The History of Ninja: Who Were the Shinobi?

The word ninja (忍者) is a Japanese reading of the same characters pronounced shinobi. Both mean "one who endures" or "one who moves in stealth." The shinobi emerged during Japan's feudal era — roughly the 15th to 17th centuries — as specialist covert operatives hired by warlords (daimyo) to gather intelligence, sabotage enemy fortifications, and, when necessary, carry out assassinations. Unlike the samurai, who lived by a rigid code of honor and open combat, the shinobi operated in shadows, deception, and disguise.

Two regions became the legendary heartland of ninja culture: Iga (modern Mie Prefecture) and Kōka (modern Shiga Prefecture). Families in these mountain communities developed and refined the art of ninjutsu — a comprehensive martial system that covered unarmed combat, weapon handling, horsemanship, geography, meteorology, and the psychology of deception. Texts called ninjutsu densho (secret scrolls) were passed from master to student in complete secrecy.

When Japan was unified under the Tokugawa shogunate in the early 1600s, the political need for covert operatives declined. Many ninja clans were absorbed into official intelligence networks or simply retired. Their techniques, however, lived on in oral tradition, manuscript collections, and — centuries later — in the global popular culture explosion ignited by manga, anime, and Hollywood films. Today, Japan celebrates its shinobi heritage through living history museums, immersive training academies, and theatrical experiences that blend entertainment with genuine historical education.

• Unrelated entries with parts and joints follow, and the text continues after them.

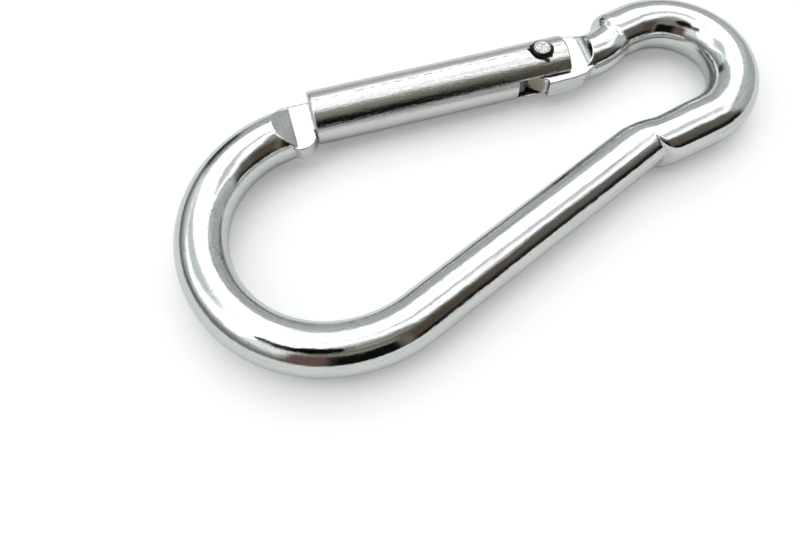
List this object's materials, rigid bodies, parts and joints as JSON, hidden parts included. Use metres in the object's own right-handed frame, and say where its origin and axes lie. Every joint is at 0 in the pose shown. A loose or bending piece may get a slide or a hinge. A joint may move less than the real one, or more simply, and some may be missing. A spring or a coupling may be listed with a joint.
{
  "type": "carabiner",
  "caption": "Pear-shaped spring snap hook bent from round bar, with a small closed eye at one end and a tubular sprung gate that hinges inwards on a rivet.",
  "frame": {"origin": "centre of the bounding box in X and Y, at its lowest point in Z, with the hook lying flat on the lower head of its rivet", "axes": "+X along the hook's length from the big bend to the small eye, +Y across it towards the gate, +Z square to the plane of the hook"},
  "size_m": [0.1402, 0.0652, 0.0133],
  "materials": {
    "body": "bright plated, slightly wavy",
    "gate": "plated, fine lengthwise grain",
    "rivet": "dull and speckled, grimy round the head",
    "plunger": "dark and oily",
    "spring": "drawn wire"
  },
  "bodies": {
    "hook": {"body": "body"},
    "gate": {"gate": "gate", "rivet": "rivet", "spring": "spring"},
    "plunger": {"plunger": "plunger"}
  },
  "joints": [
    {"name": "gate_hinge", "type": "hinge", "parent": "hook", "child": "gate", "pos_m": [0.0239, 0.01534, 0.00666], "axis": [0, 0, 1], "range_deg": [0, 28], "stiffness_Nm_per_rad": 0.15, "springref_deg": -20.05},
    {"name": "plunger_slide", "type": "slide", "parent": "gate", "child": "plunger", "axis": [-0.976, 0.2176, 0], "range_m": [0, 0.0012], "deforming": ["spring"]}
  ],
  "couplings": [
    {"joint": "plunger_slide", "follows": "gate_hinge", "m_per_rad": 0.00213}
  ]
}
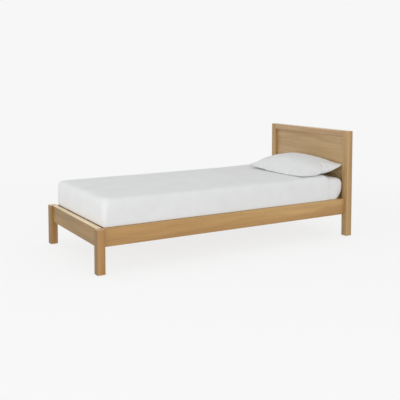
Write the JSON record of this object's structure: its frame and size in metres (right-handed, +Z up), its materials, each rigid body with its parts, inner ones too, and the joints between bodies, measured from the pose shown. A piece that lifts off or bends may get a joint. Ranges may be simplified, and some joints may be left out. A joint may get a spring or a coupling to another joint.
{
  "type": "panel bed",
  "caption": "Single oak bed with a low foot end and a framed panel headboard, a slatted base on ledgers, knock-down side rails, a mattress and a pillow that lift off.",
  "frame": {"origin": "on the floor, under the middle of the bed", "axes": "+Z up, +Y along the bed from the foot end to the headboard, +X across the bed, towards the side that the picture shows"},
  "size_m": [0.97, 2.11, 0.82],
  "materials": {
    "oak_posts": "satin lacquered oak",
    "oak_side_rails": "satin lacquered oak",
    "oak_foot_rail": "satin lacquered oak",
    "oak_headboard_rails": "satin lacquered oak",
    "oak_panel": "satin lacquered oak",
    "pine_slats": "planed pine",
    "webbing": "woven tape",
    "beech_dowels": "fluted beech",
    "glide_plastic": "moulded plastic",
    "zinc_steel": "zinc plated",
    "sheet_cotton": "white cotton sheet over the mattress",
    "pillow_cotton": "white cotton pillowcase over the pillow"
  },
  "bodies": {
    "bed_frame": {"foot_post_right": "oak_posts", "foot_post_left": "oak_posts", "head_post_right": "oak_posts", "head_post_left": "oak_posts", "side_rail_right": "oak_side_rails", "side_rail_left": "oak_side_rails", "slat_batten_right": "pine_slats", "slat_batten_left": "pine_slats", "slat_webbing_right": "webbing", "slat_webbing_left": "webbing", "foot_rail": "oak_foot_rail", "headboard_top_rail": "oak_headboard_rails", "headboard_bottom_rail": "oak_headboard_rails", "headboard_panel": "oak_panel", "slat_01": "pine_slats", "slat_02": "pine_slats", "slat_03": "pine_slats", "slat_04": "pine_slats", "slat_05": "pine_slats", "slat_06": "pine_slats", "slat_07": "pine_slats", "slat_08": "pine_slats", "slat_09": "pine_slats", "slat_10": "pine_slats", "slat_11": "pine_slats", "slat_12": "pine_slats", "slat_13": "pine_slats", "slat_14": "pine_slats", "side_rail_dowels": "beech_dowels", "rail_studs": "zinc_steel", "stud_inserts": "zinc_steel", "half_moon_washers": "zinc_steel", "stud_nuts": "zinc_steel", "post_glides": "glide_plastic"},
    "mattress_body": {"mattress": "sheet_cotton"},
    "pillow_body": {"pillow": "pillow_cotton"}
  },
  "joints": [
    {"name": "mattress_lift", "type": "slide", "parent": "bed_frame", "child": "mattress_body", "axis": [0, -0.2588, 0.9659], "range_m": [0, 0.6]},
    {"name": "pillow_lift", "type": "slide", "parent": "mattress_body", "child": "pillow_body", "axis": [0, -0.2588, 0.9659], "range_m": [0, 0.4]}
  ]
}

Masked ninja warrior in dramatic black and white portrait representing Japan's shinobi heritage
The shinobi — Japan's legendary covert warrior — trained for years in ninjutsu before ever taking the field

What Is a Ninja Experience? What to Expect

Tokyo skyline and bridge at night

A ninja experience is a guided, interactive session that teaches visitors the core skills and philosophy of ninjutsu in an engaging, safe environment. Depending on which venue you choose, the session can last anywhere from 45 minutes to a full day. Most programs include some combination of the following activities:

  • Shuriken throwing — learn the correct wrist snap and release technique for the iconic four-pointed throwing star
  • Sword training — handle a replica ninja-to (short straight sword) and practice basic stances and strikes under instructor guidance
  • Blowgun (fukiya) — aim and fire a traditional bamboo blowgun at paper targets
  • Stealth movement techniques — practice the distinctive crouched ninja walk (nuki ashi) designed to minimize footstep sound
  • Costume rental — dress head to toe in traditional shinobi shozoku (black or dark blue ninja outfit) for the full experience and photos
  • Trap and trick room exploration — navigate hidden doors, trick staircases, and disappearing corridors built using authentic Edo-period techniques
  • History briefing — learn the real history of the shinobi from knowledgeable guides who separate fact from fiction

Most venues welcome complete beginners and offer trilingual guidance in Japanese, English, and Chinese. You do not need any prior martial arts experience. Sessions are physically light enough for children as young as five, yet engaging enough to impress seasoned martial arts practitioners.

Best Ninja Experiences in Tokyo

1. Ninja Trick House Shinjuku

Tokyo skyline at dusk with Tokyo Tower

Nestled in the heart of Shinjuku, the Ninja Trick House is one of Tokyo's most popular hands-on ninja attractions. The venue is built inside an Edo-period-style structure filled with trick rooms, secret passages, and puzzle doors that mimic the hidden architecture ninja used to confuse and trap enemies. Visitors first suit up in ninja costumes, then move through a series of themed chambers where they learn shuriken throwing, blowgun techniques, and basic sword handling.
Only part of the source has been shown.